Avocados, we ❤️ you.
Pictures of sliced avocado atop thick pieces of bread take over our Instagram feeds on the weekends. We swap notes with officemates over new ingredients to add to our guacamole. We have at least one friend who excitedly texted the avocado emoji when Apple released it to early adopters last week. The subtly flavored, fleshy-green fruit has gone from being a trend to something we expect to see on menus and we're not the only ones. Americans along with much of the world have steadily eaten more and more avocados every year for the past 15 years. Suppliers can't keep up with the demand.
And when LA's Sqirl, the ultimate spot for avocado toast, announced it would be removing avocados from its menu for the next couple of weeks. In a post on Instagram the Silver Lake restaurant said of avocados: "They are not currently in season at the market and our voracious appetite for them means we must choose between purchasing avocados from undesired sources with potential unsavory consequences or not having them at all. So, they're off the menu."

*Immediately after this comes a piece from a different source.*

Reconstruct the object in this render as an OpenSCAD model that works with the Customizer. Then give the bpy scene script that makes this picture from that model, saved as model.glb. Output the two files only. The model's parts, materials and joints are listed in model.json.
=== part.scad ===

The cost of avocados rose from under a $1 in May to $3 a piece and even those willing to pay the price increase have had trouble finding quality avocados. Raising demand is only part of the equation.
"Avocados, or as we call them, nature's butter, are expensive, and it's a price we've been willing to pay in the past. But this summer, the cost of avocado stealthily skyrocketed, caused by weather extremes and mass-grower strikes in Mexico. We've done all we can to work with farmers and find better prices, but soon found out there is no ethical, cost effective supply," said Dig Inn Culinary Director Matt Weingarten. The farm-to-counter East Coast restaurant group also took avocados off their menu this year after deciding the cost was too high for both customers and the environment.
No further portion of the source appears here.